The film was released in the United Kingdom on 25 November 2016. It was scheduled to be released in the United States on 17 February 2017, but was pushed up to 10 February.

==Reception==
===Box office===
A United Kingdom grossed $3,902,185 in the United States and Canada and $10,557,145 in other countries for a worldwide total of $14,459,330, against a production budget of $14,000,000.

===Critical response===
On review aggregator website Rotten Tomatoes, the film has an approval rating of 84% based on 164 reviews, with an average rating of 6.8/10. The website's critical consensus reads, "Well-acted, solidly crafted, and all-around worthy, A United Kingdom presents an absorbing look at a singular true-life love story." On Metacritic, the film has a weighted average score of 65 out of 100, based on 41 critics, indicating "generally favourable reviews".

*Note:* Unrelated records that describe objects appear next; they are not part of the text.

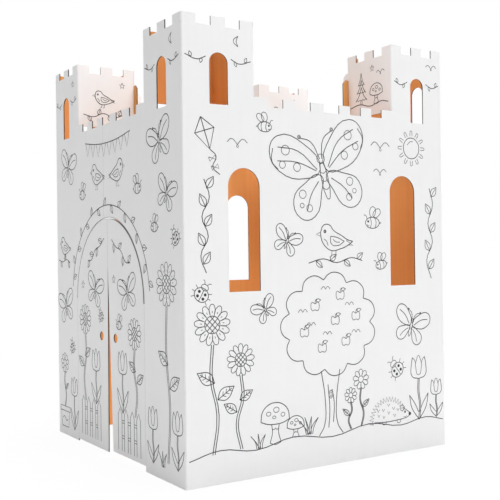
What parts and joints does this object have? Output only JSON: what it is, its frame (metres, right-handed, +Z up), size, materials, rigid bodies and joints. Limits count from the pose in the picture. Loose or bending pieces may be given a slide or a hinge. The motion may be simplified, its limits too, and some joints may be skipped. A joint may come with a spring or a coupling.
{
  "type": "cardboard castle",
  "caption": "Child-size play castle folded from white-faced corrugated board, with corner towers, tall windows and a hinged double door.",
  "frame": {"origin": "on the floor, under the middle of the castle", "axes": "+Z up, -Y out of the front wall with the double door, +X towards the castle's right-hand side wall as seen from in front"},
  "size_m": [0.813, 0.813, 1.085],
  "materials": {
    "white_faced_board": "matte",
    "printed_line": "matte"
  },
  "bodies": {
    "castle": {"castle_walls": "white_faced_board"},
    "right_leaf": {"right_door_leaf": "white_faced_board"},
    "left_leaf": {"left_door_leaf": "white_faced_board"}
  },
  "joints": [
    {"name": "right_leaf_hinge", "type": "hinge", "parent": "castle", "child": "right_leaf", "pos_m": [0.2003, -0.4065, 0.2], "axis": [0, 0, 1], "range_deg": [0, 150]},
    {"name": "left_leaf_hinge", "type": "hinge", "parent": "castle", "child": "left_leaf", "pos_m": [-0.2433, -0.4065, 0.2], "axis": [0, 0, -1], "range_deg": [0, 150]}
  ]
}
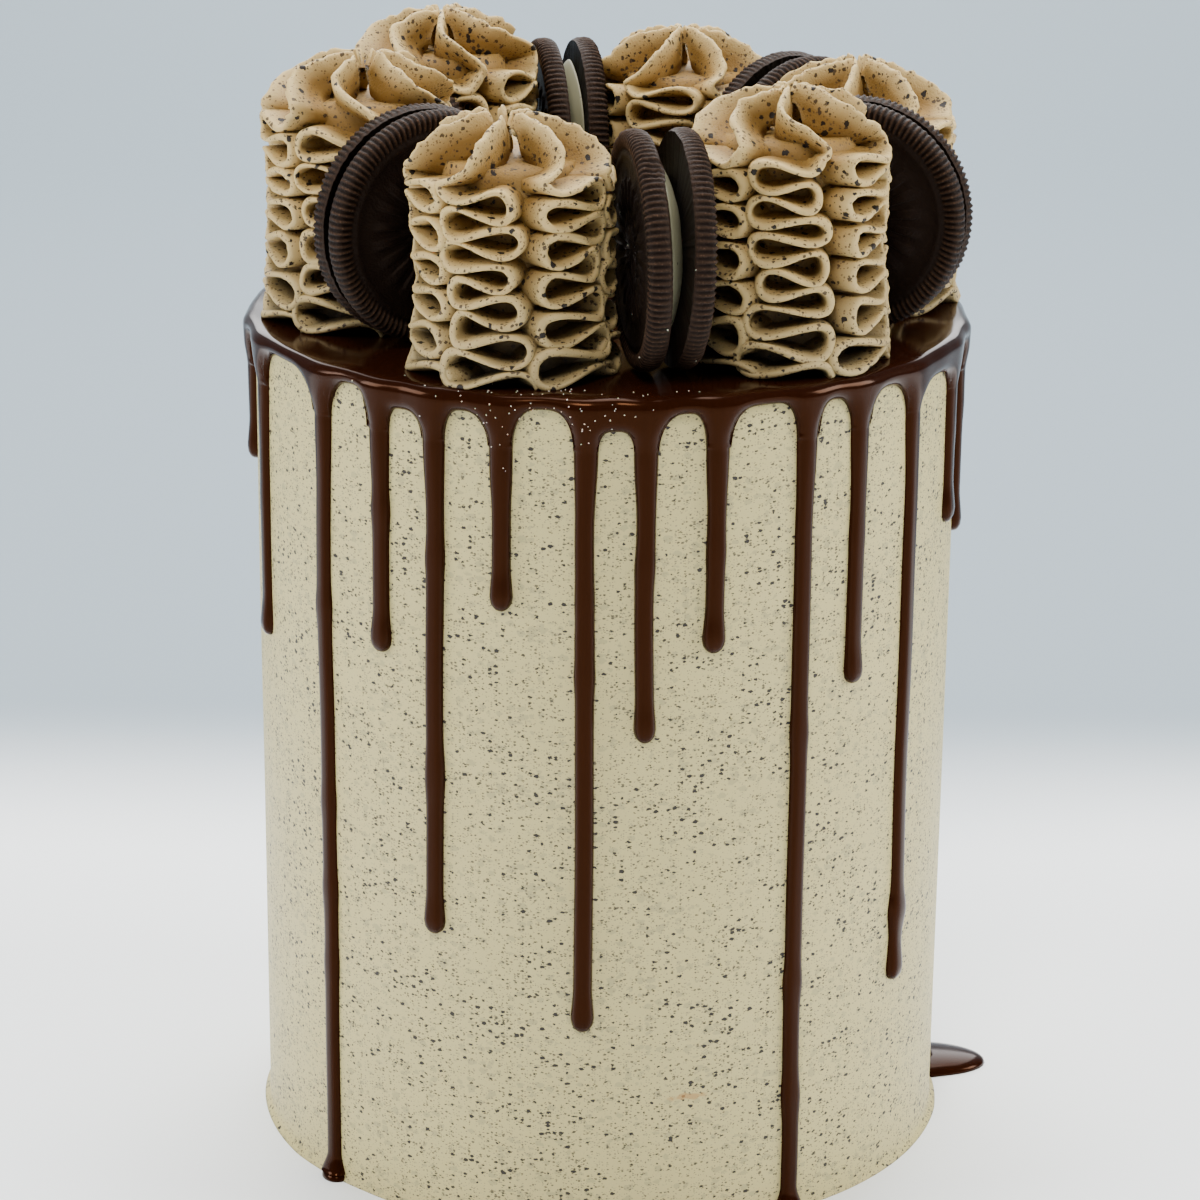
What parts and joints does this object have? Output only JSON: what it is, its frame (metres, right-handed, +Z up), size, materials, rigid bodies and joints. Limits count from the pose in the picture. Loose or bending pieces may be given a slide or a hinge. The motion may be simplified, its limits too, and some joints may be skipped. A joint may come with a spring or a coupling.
{
  "type": "layer cake",
  "caption": "Tall round frosted cake with a glossy poured glaze, long drips, and a ring of piped ruffle swirls and upright sandwich cookies.",
  "frame": {"origin": "centre of the cake's flat base", "axes": "+Z up along the cake's axis, the front of the cake towards -Y, +X to the right of someone facing it"},
  "size_m": [0.1442, 0.1456, 0.2228],
  "materials": {
    "speckled_frosting": "satin cream frosting with fine dark crumbs",
    "ganache": "glossy set chocolate glaze",
    "piped_buttercream": "soft matte piped buttercream with fine crumbs",
    "cocoa_wafer": "dry matte dark cocoa biscuit",
    "cookie_cream": "satin pale filling"
  },
  "bodies": {
    "root": {"cake_body": "speckled_frosting", "ganache_glaze": "ganache", "swirl_1": "piped_buttercream", "swirl_2": "piped_buttercream", "swirl_3": "piped_buttercream", "swirl_4": "piped_buttercream", "swirl_5": "piped_buttercream", "swirl_6": "piped_buttercream", "cookie_1_cream": "cookie_cream", "cookie_1_wafer_a": "cocoa_wafer", "cookie_1_wafer_b": "cocoa_wafer", "cookie_2_cream": "cookie_cream", "cookie_2_wafer_a": "cocoa_wafer", "cookie_2_wafer_b": "cocoa_wafer", "cookie_3_cream": "cookie_cream", "cookie_3_wafer_a": "cocoa_wafer", "cookie_3_wafer_b": "cocoa_wafer", "cookie_4_cream": "cookie_cream", "cookie_4_wafer_a": "cocoa_wafer", "cookie_4_wafer_b": "cocoa_wafer", "cookie_5_cream": "cookie_cream", "cookie_5_wafer_a": "cocoa_wafer", "cookie_5_wafer_b": "cocoa_wafer", "cookie_6_cream": "cookie_cream", "cookie_6_wafer_a": "cocoa_wafer", "cookie_6_wafer_b": "cocoa_wafer"}
  },
  "joints": []
}
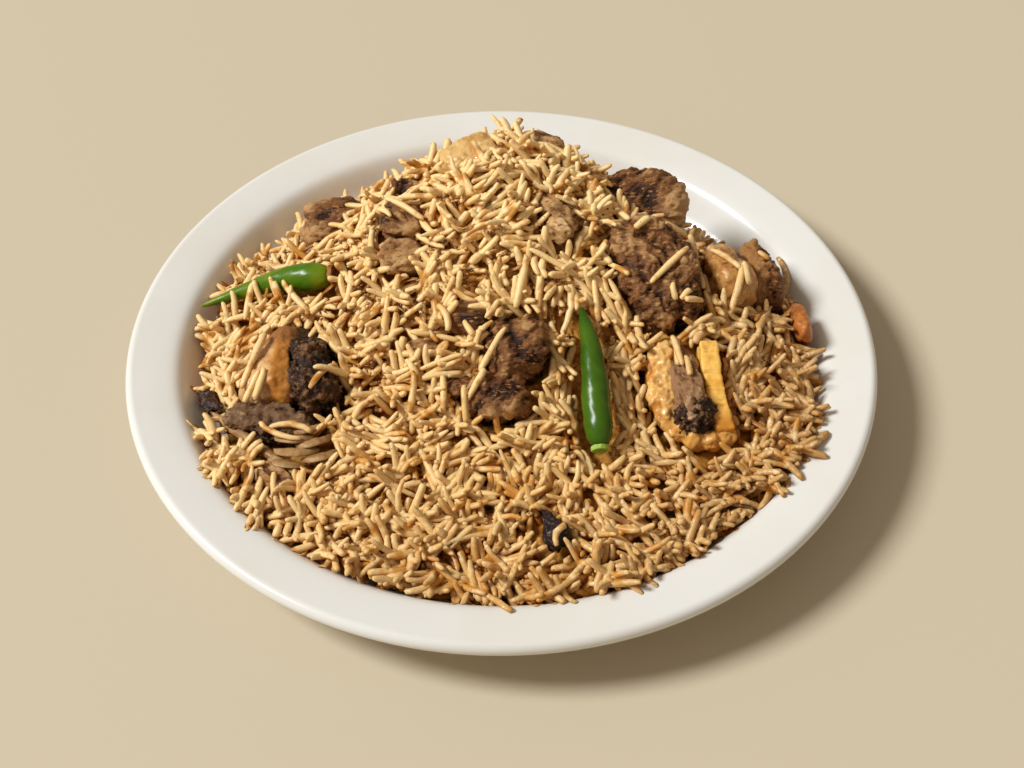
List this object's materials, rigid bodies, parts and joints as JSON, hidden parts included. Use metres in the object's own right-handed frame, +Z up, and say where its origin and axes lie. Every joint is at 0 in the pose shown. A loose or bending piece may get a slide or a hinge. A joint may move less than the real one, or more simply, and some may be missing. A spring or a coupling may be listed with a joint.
{
  "type": "plate of beef yakhni pilaf",
  "caption": "Round glazed dinner plate heaped with long-grain rice pilaf, stewed beef chunks, rib and marrow bone, whole green chilies and a cardamom pod.",
  "frame": {"origin": "middle of the foot ring, on the table, under the middle of the plate", "axes": "+Z up, +Y to the back of the plate where the heap is highest, +X to the right as served"},
  "size_m": [0.26, 0.26, 0.0691],
  "materials": {
    "glaze": "glossy off-white glaze",
    "rice": "moist cooked rice, stands in for food",
    "beef": "moist stewed beef, stands in for food",
    "pale_beef": "moist paler beef and tendon, stands in for food",
    "char": "dark browned meat, stands in for food",
    "fat": "translucent cooked fat and gristle, stands in for food",
    "bone": "yellow-orange bone and cartilage, stands in for food",
    "pod": "dark wrinkled spice pod, stands in for food",
    "chili": "shiny green chili skin, stands in for food"
  },
  "bodies": {
    "root": {"plate": "glaze", "chili_left": "chili", "chili_centre": "chili", "rib_bone": "bone", "marrow_beef": "pale_beef", "marrow_bone": "bone", "rib_char": "char", "rib_fat": "fat", "rib_beef": "beef", "beef_left_back": "beef", "beef_left_small": "beef", "beef_left_dark": "beef", "beef_left_pale": "pale_beef", "beef_back": "pale_beef", "gristle_back": "fat", "beef_back_middle": "pale_beef", "beef_right_back": "beef", "beef_folded": "beef", "beef_right": "beef", "fat_right": "fat", "beef_centre": "beef", "beef_shred": "beef", "beef_centre_left": "beef", "beef_buried": "pale_beef", "onion_left": "fat", "gristle_left": "pale_beef", "spice_left": "pod", "spice_left_low": "pod", "skin_right": "bone", "cardamom": "pod", "rice_heap": "rice"}
  },
  "joints": []
}
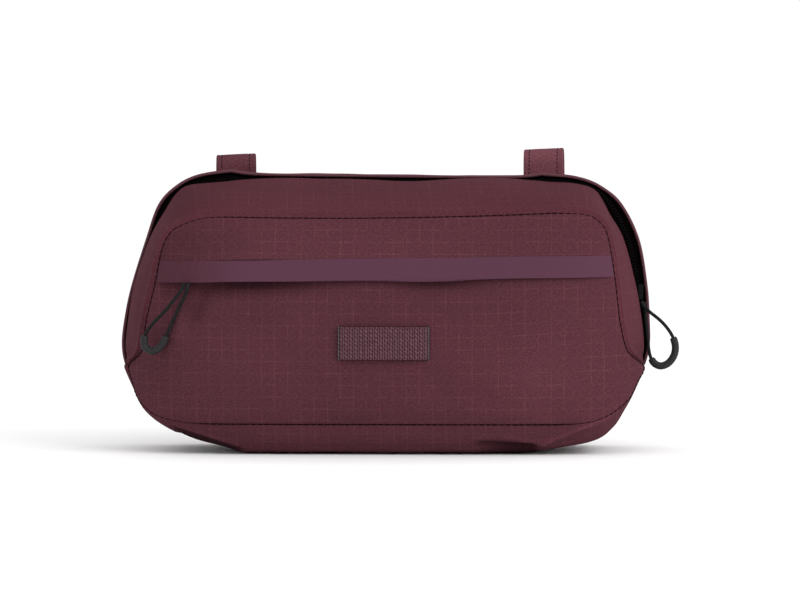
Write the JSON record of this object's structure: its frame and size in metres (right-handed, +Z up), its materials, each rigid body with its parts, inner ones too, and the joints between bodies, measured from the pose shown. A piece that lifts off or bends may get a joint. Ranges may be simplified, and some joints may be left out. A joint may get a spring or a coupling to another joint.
{
  "type": "bicycle handlebar bag",
  "caption": "Zipped ripstop bag that hangs on a bicycle handlebar by webbing loops, with a flap pocket and a webbing tab on its front.",
  "frame": {"origin": "on the ground below the middle of the bag and its handlebar loops", "axes": "+X to the right seen from the front, +Y towards the handlebar behind the back panel, +Z up"},
  "size_m": [0.2802, 0.1279, 0.151],
  "materials": {
    "ripstop": "burgundy ripstop cloth, matt, with a fine raised grid",
    "bonded_tape": "smooth bonded band, plum, slightly glossier than the cloth",
    "zip_black": "black woven zip tape and coil",
    "slider_black": "black, satin",
    "webbing": "ribbed burgundy webbing",
    "pull_cord": "dark grey braided cord",
    "pull_rubber": "dark grey, matt"
  },
  "bodies": {
    "root": {"front_upper": "ripstop", "flap_tape": "bonded_tape", "pocket_panel": "ripstop", "pocket_zip": "zip_black", "pocket_slider": "slider_black", "front_gusset": "ripstop", "rear_gusset": "ripstop", "bottom_panel": "ripstop", "back_panel": "ripstop", "main_zip": "zip_black", "main_slider": "slider_black", "webbing_tab": "webbing", "strap_left": "webbing", "strap_right": "webbing", "pocket_pull_cord": "pull_cord", "pocket_pull_end": "pull_rubber", "main_pull_cord": "pull_cord", "main_pull_end": "pull_rubber"}
  },
  "joints": []
}
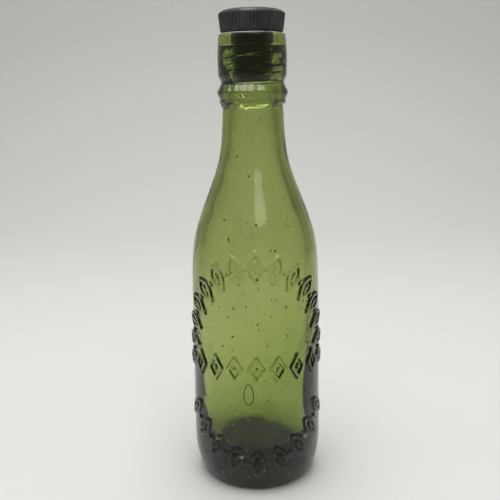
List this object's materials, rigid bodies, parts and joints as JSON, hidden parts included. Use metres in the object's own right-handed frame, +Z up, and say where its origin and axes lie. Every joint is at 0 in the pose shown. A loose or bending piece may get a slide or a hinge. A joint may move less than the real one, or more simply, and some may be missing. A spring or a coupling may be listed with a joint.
{
  "type": "beer bottle",
  "caption": "Empty antique green glass beer bottle with a sloping shoulder, raised ornament, a collared lip threaded inside and a ribbed screw stopper.",
  "frame": {"origin": "centre of the ring that the bottle stands on, at the bottom centre of the whole", "axes": "+Z up along the bottle's axis, -Y towards the side with the raised ornament, +X to the right of someone facing that side"},
  "size_m": [0.0634, 0.0636, 0.2242],
  "materials": {
    "green_glass": "clear olive green glass, glossy, slightly wavy with small bubbles",
    "hard_rubber": "hard vulcanised rubber, purplish black, matte, worn on the ribs"
  },
  "bodies": {
    "root": {"bottle": "green_glass", "stopper": "hard_rubber"}
  },
  "joints": []
}
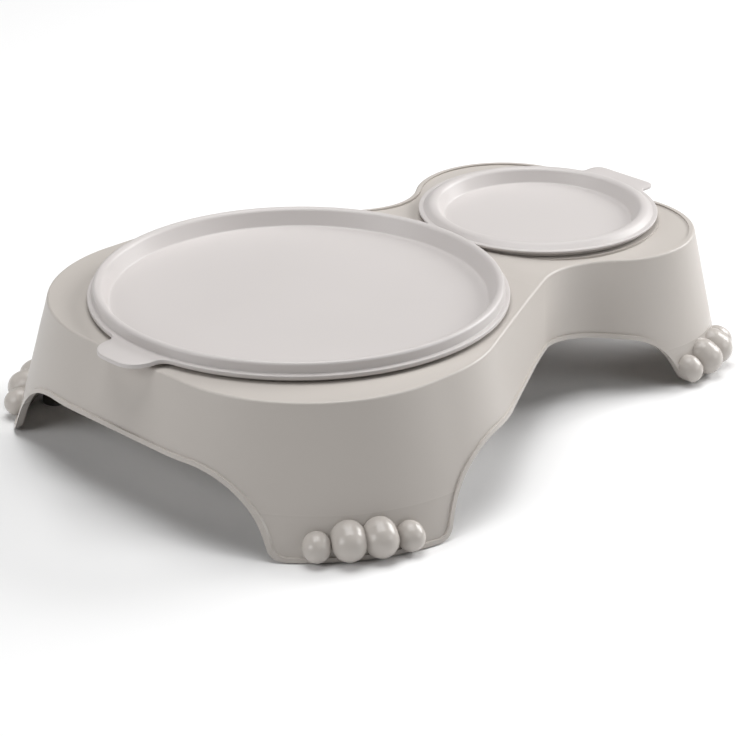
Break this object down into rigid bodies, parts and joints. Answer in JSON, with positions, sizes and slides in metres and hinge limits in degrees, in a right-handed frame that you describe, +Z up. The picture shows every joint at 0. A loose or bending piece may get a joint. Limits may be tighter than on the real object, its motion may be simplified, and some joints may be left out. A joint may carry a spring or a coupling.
{
  "type": "double pet food bowl",
  "caption": "Low feeding stand on pawed legs holding a large and a small lift-out bowl, each closed by a round press-on lid with a finger tab.",
  "frame": {"origin": "on the ground under the middle of the object", "axes": "+X from the large bowl to the small one, +Z up"},
  "size_m": [0.3168, 0.24, 0.0703],
  "materials": {
    "stand_plastic": "satin moulded polypropylene, warm light grey",
    "lid_plastic": "satin moulded polypropylene, warm light grey",
    "bowl_plastic": "smooth moulded polypropylene, warm light grey",
    "pad_rubber": "soft matte"
  },
  "bodies": {
    "stand": {"stand": "stand_plastic", "foot_pad_right_large": "pad_rubber", "foot_pad_right_small": "pad_rubber", "foot_pad_left_large": "pad_rubber", "foot_pad_left_small": "pad_rubber"},
    "large_bowl": {"large_bowl": "bowl_plastic"},
    "small_bowl": {"small_bowl": "bowl_plastic"},
    "large_lid": {"large_lid": "lid_plastic"},
    "small_lid": {"small_lid": "lid_plastic"}
  },
  "joints": [
    {"name": "large_bowl_lift", "type": "slide", "parent": "stand", "child": "large_bowl", "axis": [0, 0, 1], "range_m": [0, 0.08]},
    {"name": "small_bowl_lift", "type": "slide", "parent": "stand", "child": "small_bowl", "axis": [0, 0, 1], "range_m": [0, 0.08]},
    {"name": "large_lid_lift", "type": "slide", "parent": "large_bowl", "child": "large_lid", "axis": [0, 0, 1], "range_m": [0, 0.06]},
    {"name": "small_lid_lift", "type": "slide", "parent": "small_bowl", "child": "small_lid", "axis": [0, 0, 1], "range_m": [0, 0.06]}
  ]
}
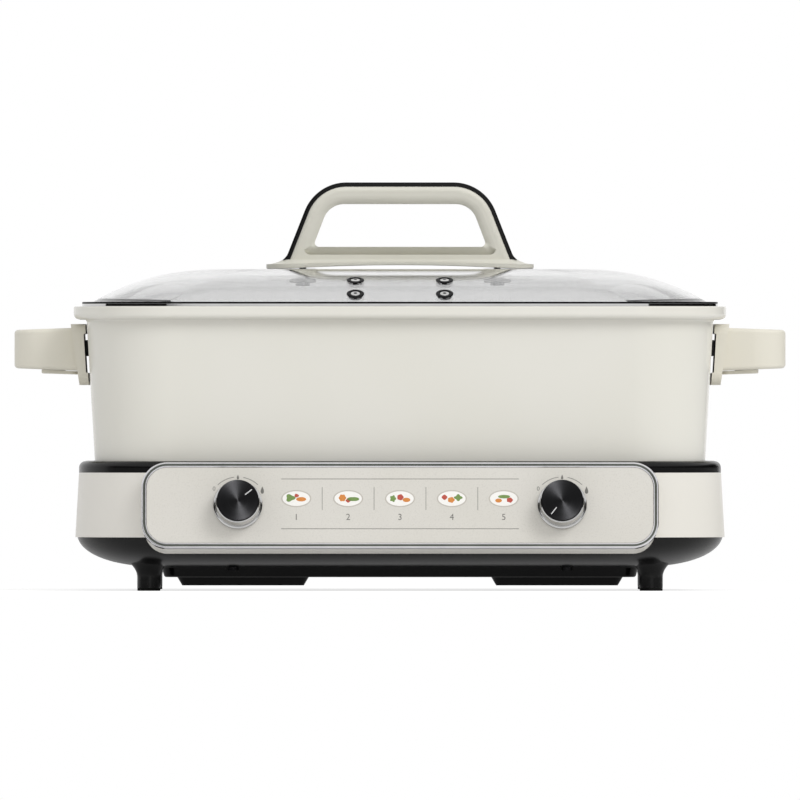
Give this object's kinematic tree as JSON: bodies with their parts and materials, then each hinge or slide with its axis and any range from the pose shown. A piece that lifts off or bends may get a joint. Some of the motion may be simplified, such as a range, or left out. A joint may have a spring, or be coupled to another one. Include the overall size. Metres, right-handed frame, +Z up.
{
  "type": "electric hot pot",
  "caption": "Electric hot pot: heated base with turning knobs, lift-out rectangular pan with side handles and a lift-off domed glass lid",
  "frame": {"origin": "middle of the footprint of the whole object, on the surface that its feet stand on", "axes": "+X along the pan to the right as seen from the control panel, +Z up, the control panel faces -Y"},
  "size_m": [0.4632, 0.2934, 0.2452],
  "materials": {
    "black_gloss": "piano black",
    "black_pp": "satin moulded black plastic",
    "black_silicone": "black silicone",
    "bracket_steel": "black painted sheet",
    "bright_trim": "bright plated",
    "cast_aluminium": "machined casting",
    "ceramic": "unglazed ceramic",
    "clear_silicone": "translucent silicone",
    "cream_handle": "fine matt cream plastic",
    "cream_pp": "semi-gloss moulded cream plastic",
    "element_sheath": "heat-stained steel sheath",
    "foot_rubber": "matt black rubber",
    "inlet_nylon": "moulded nylon",
    "knob_chrome": "dark chrome",
    "knob_face": "black spun metal",
    "knob_mark": "silver inlay",
    "lid_glass": "clear tempered",
    "pan_enamel": "cream outside, dark non-stick inside",
    "panel_print": "printed cream panel",
    "plated_brass": "nickel plated",
    "polished_steel": "polished stainless",
    "sensor_steel": "pressed steel",
    "shield_steel": "aluminised sheet",
    "spring_steel": "drawn spring wire",
    "switch_phenolic": "moulded phenolic",
    "vent_silicone": "black silicone",
    "zinc_steel": "zinc plated"
  },
  "bodies": {
    "base": {"base_band": "cream_pp", "base_bottom_shell": "black_pp", "base_screws": "zinc_steel", "base_top_frame": "black_pp", "control_housing": "cream_pp", "foot_pads": "foot_rubber", "heat_shield": "shield_steel", "heat_switch_left": "switch_phenolic", "heat_switch_right": "switch_phenolic", "heater_plate_left": "cast_aluminium", "heater_plate_right": "cast_aluminium", "heater_tube_left": "element_sheath", "heater_tube_right": "element_sheath", "inlet_pins": "plated_brass", "panel_fascia": "panel_print", "panel_trim": "bright_trim", "power_inlet": "inlet_nylon", "sensor_cup_left": "sensor_steel", "sensor_cup_right": "sensor_steel", "sensor_spring_left": "spring_steel", "sensor_spring_right": "spring_steel", "thermal_cutouts": "switch_phenolic", "tube_bushes": "ceramic", "vent_cover_left": "black_pp", "vent_cover_right": "black_pp"},
    "pot": {"handle_bracket_left": "bracket_steel", "handle_bracket_right": "bracket_steel", "handle_screws": "zinc_steel", "pot_pan": "pan_enamel", "side_handle_cover_left": "cream_handle", "side_handle_cover_right": "cream_handle", "side_handle_left": "cream_handle", "side_handle_right": "cream_handle"},
    "lid": {"lid_bead": "black_silicone", "lid_glass": "lid_glass", "lid_handle": "cream_handle", "lid_handle_foot": "cream_handle", "lid_handle_strip": "black_gloss", "lid_rim": "polished_steel", "lid_screws": "zinc_steel", "lid_washers": "clear_silicone", "vent_grommets": "vent_silicone"},
    "knob_left": {"knob_left_cap": "knob_face", "knob_left_mark": "knob_mark", "knob_left_shaft": "zinc_steel", "knob_left_skirt": "knob_chrome"},
    "knob_right": {"knob_right_cap": "knob_face", "knob_right_mark": "knob_mark", "knob_right_shaft": "zinc_steel", "knob_right_skirt": "knob_chrome"},
    "sensor_left": {"sensor_plunger_left": "cast_aluminium"},
    "sensor_right": {"sensor_plunger_right": "cast_aluminium"}
  },
  "joints": [
    {"name": "pot_lift", "type": "slide", "parent": "base", "child": "pot", "axis": [0, 0, 1], "range_m": [0, 0.12]},
    {"name": "lid_lift", "type": "slide", "parent": "pot", "child": "lid", "axis": [0, 0, 1], "range_m": [0, 0.12]},
    {"name": "knob_left_turn", "type": "hinge", "parent": "base", "child": "knob_left", "pos_m": [-0.0969, -0.12995, 0.05145], "axis": [0, 0.9781, -0.2079], "range_deg": [-104, 166]},
    {"name": "knob_right_turn", "type": "hinge", "parent": "base", "child": "knob_right", "pos_m": [0.0969, -0.12995, 0.05145], "axis": [0, 0.9781, -0.2079], "range_deg": [-270, 0]},
    {"name": "sensor_left_press", "type": "slide", "parent": "base", "child": "sensor_left", "axis": [0, 0, 1], "range_m": [-0.0015, 0], "stiffness_N_per_m": 500, "springref_m": 0.001, "deforming": ["sensor_spring_left"]},
    {"name": "sensor_right_press", "type": "slide", "parent": "base", "child": "sensor_right", "axis": [0, 0, 1], "range_m": [-0.0015, 0], "stiffness_N_per_m": 500, "springref_m": 0.001, "deforming": ["sensor_spring_right"]}
  ]
}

Glen Kenny, in The New York Times, described the filmmaking as "staid" but with "an acute sense of pace". He was complimentary about the performances and described Oyelowo's as "remarkable, genuinely riveting work". In Time Out, Tom Huddleston wrote that "David Oyelowo and Rosamund Pike are strong in this compelling and moving, if basic, true-life tale" but that the film "is just a little too cosy and sentimental for its own good."

The film was nominated for several awards, winning many. At the 2016 BFI London Film Festival, it won the Festival's Best Film award. The film also received a nomination for Best British Film at the 70th British Academy Film Awards. At the 10th African American Film Critics Association (AAFCA) Awards, the film won the award for Best World Cinema. It was also nominated for Best International Independent Film at the 21st British Independent Film Awards. Overall, A United Kingdom was well-received by critics and audiences alike.